Lets do the same for hunger by splitting it into 8 chunks of .125:

[0,0,1,0,0,0,0,0] <- represents a hunger of .3

We could then do something similar for each other state variable and break each state variable's range up into 8 chunks of equal sizes as well. Then after calculating their feature vectors, we would concatenate them all together and have a feature vector that is 56 elements long (7 state variables * 8 chunks each).

Although this would give us 2^56 different combinations of feature vectors, it actually doesn't represent what we wanted to represent. We need features that activate (are 1) when events happen together. We need a feature that is 1 when we are hungry AND when we have food. We could do this by doing a cross product of our 56 element feature vector with itself.

Now we have a 3136 element feature vector that has features like: 1 if its 3pm and am happy 1 if am full and out of food 1 if at coordinate -3, 4 (Position x, Position y)

This is a step in the right direction but still isn't enough to represent or original example state. So lets keep going with the cross products!

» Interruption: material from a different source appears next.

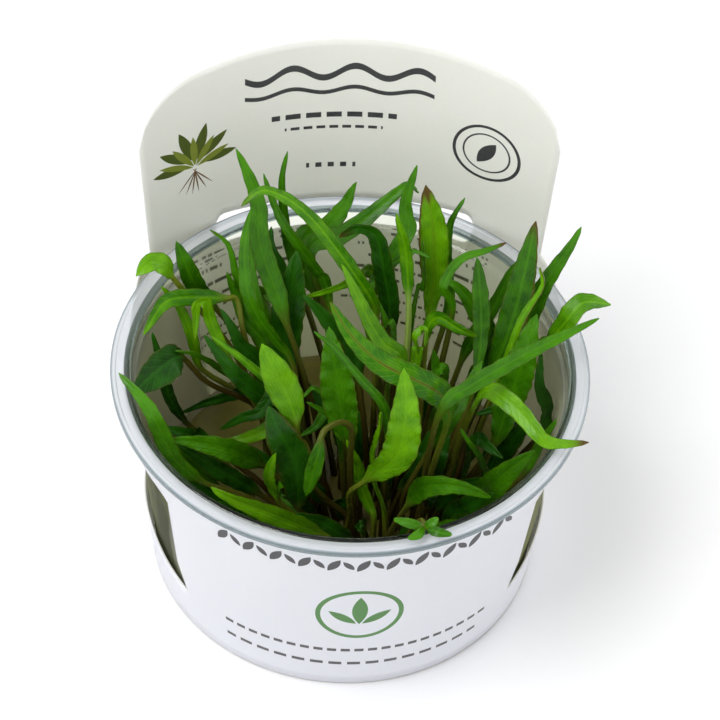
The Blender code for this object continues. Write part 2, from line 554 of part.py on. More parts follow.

If we do 6 cross products we would have 30,840,979,456 features and only 1 of them would be on when our agent has a neutral mood, is kind of hungry, has 67.4% food, the time is 4:30 am, they are in the center of the city (0,0), and have 5 dollars.

At this point you are probably like "Well.. thats a bit much", to which I would agree. This would be the curse of dimensionality, and is the reason transition tables stop being fun (if they ever were).

Instead lets take a different approach, rather than trying to represent an individual state with an individual feature and saying whether that feature is good, lets go back to our nice 56 element feature vector. From here lets instead give a weight (w_i) to each of our 56 features. We have now entered the world of linear function approximation. Although I could explain it here, I think its better explained in Chapter 9 of the Introduction of Reinforcement Learning.